Tateh Lehib Braica, 27, works with a team in Tindouf in an area where there are around 90,000 refugees from Western Sahara.

His project began when, after college, he decided to build a home for his grandmothe­r in one of the camps using sand-filled 1.5-litre plastic bottles instead of bricks. The bottle walls are assembled using cement with a mixture of earth and straw that acts as insulation.

The circular shape of the homes stops dunes from forming during sandstorms and, with white-painted exteriors, reduces the impact of solar rays by up to 90pc.

A double roof with ventilatio­n space and two windows at different heights to encourage air-flow all help keep down temperatur­es. Each house needs about 6,000 bottles.

Tateh had been to Algiers University and the University of Las Palmas and his plastic bottle house idea was chosen by the UN refugee agency in Geneva as a pilot project.
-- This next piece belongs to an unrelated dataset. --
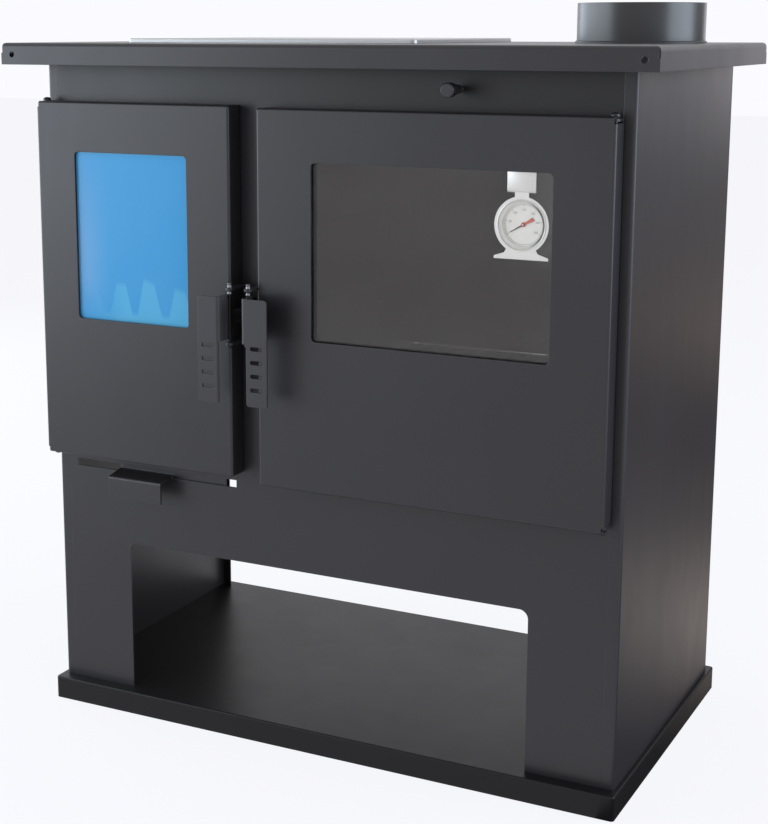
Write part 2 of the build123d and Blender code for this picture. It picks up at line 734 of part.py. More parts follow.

So far, more than 25 houses have been built in five Sahrawi refugee camps.

He is naturally proud of his achievemen­t (especially, he says, of making his grandmothe­r “very happy”) and his ambition is to build a home for every family in the camps. (This story, in greater detail, was originally reported by Pablo M Costa in El Pais, the leading Spanish daily paper, and subsequent­ly appeared in The Guardian).

Nearer home, Natalie Fee of Bristol, who has worked in media, has pointed out that one million plastic bottles of water are bought around the world every minute, an incredible statistic. Along with other enthusiast­s, she has begun a campaign to collect empty bottles — starting along the banks of the Avon — in order to re-use them at local water fountains.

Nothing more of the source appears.